Dac's also have intrinsic jitter... in the same vein.
I agree with all of this, except the equation. Poorly designed power supplies can induce and contribute to the intrinsic jitter within clocks, PLL's, transmitters, ASRC's, DAC's, etc. However, they will not amplifiy intrinsic jitter. Modulate, yes...amplify, no.
But the rest of it is very true. Simply recoverying and re-clocking data is not going to eliminate all jitter artifacts from the conversion. This is why circuit board layout and proper component selection is equally important for a high-resolution conversion system. Cookbook products will give you cookbook results.
1) Everyone who has every bypassed the KMIXER has heard better results. So there must be something changed in the KMIXER.
Be careful with this. Not only is this not true, we don't want to toss the baby with the bathwater. Subjective, biased listening test should never render scientific testing obsolete (and vice versa).
Originally Posted by Wavelength
2) Since you can bypass it, then what's the big deal.
I don't think anyone is making a big deal of it. When someone asks, I will answer.
But, I agree. This isn't a big deal for two reasons.

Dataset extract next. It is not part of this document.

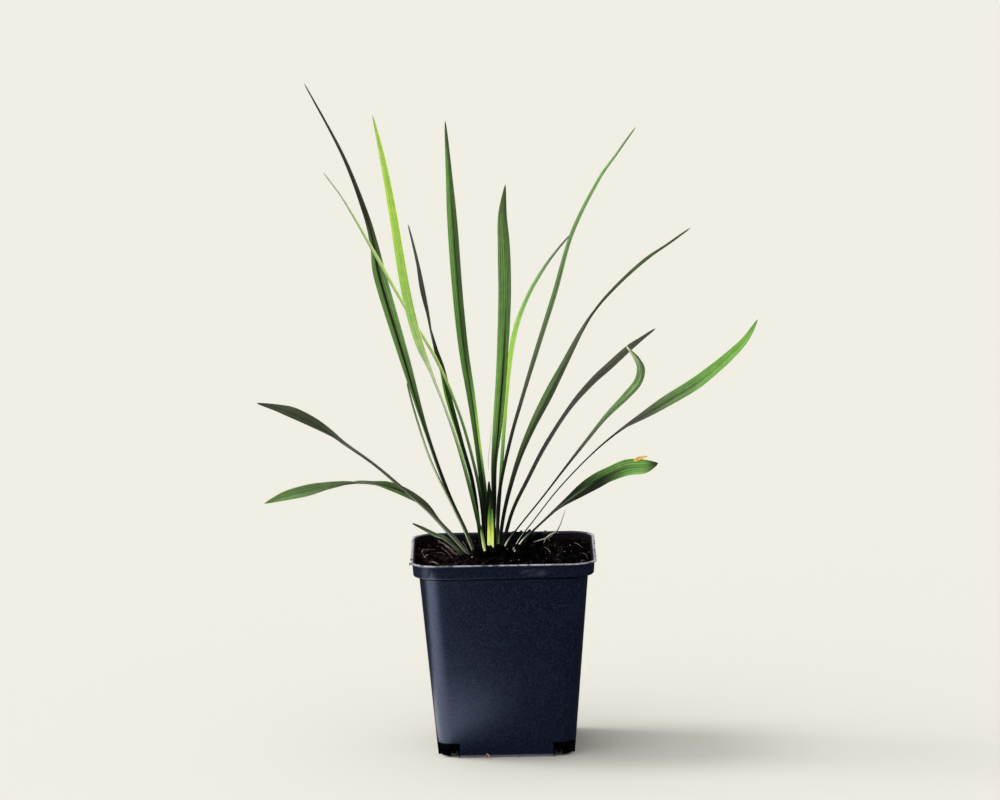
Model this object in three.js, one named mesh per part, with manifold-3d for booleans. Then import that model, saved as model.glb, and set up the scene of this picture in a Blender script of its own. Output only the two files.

1. Like you said, if you prefer to bypass kmixer, then you should bypass it.
2. Bit-perfect or not, kmixer is doing little-to-no damage to the audio. The programmer at Microsoft said basically what you said...the floating point math will cause an error at the 24-th bit. If this error results in any distortion at all, it will be below the threshold of hearing.
Originally Posted by Wavelength
Well 3 reason's... If Microsoft says so why even try and prove them wrong. They must know a little more about it than you do since they wrote it.
We're not out to prove Microsoft, or anyone else, wrong. We investigate to learn the truth, no matter which side the truth resides.
The issue, as I see it, is that either AP needs to readjust their bit-transparency test, or this engineer at Microsoft is overlooking something. I wouldn't bet money on which one is at fault. But, this is a matter of resolving a technical disparity. After all, what kind of engineer can witness such a disparity and just let it be.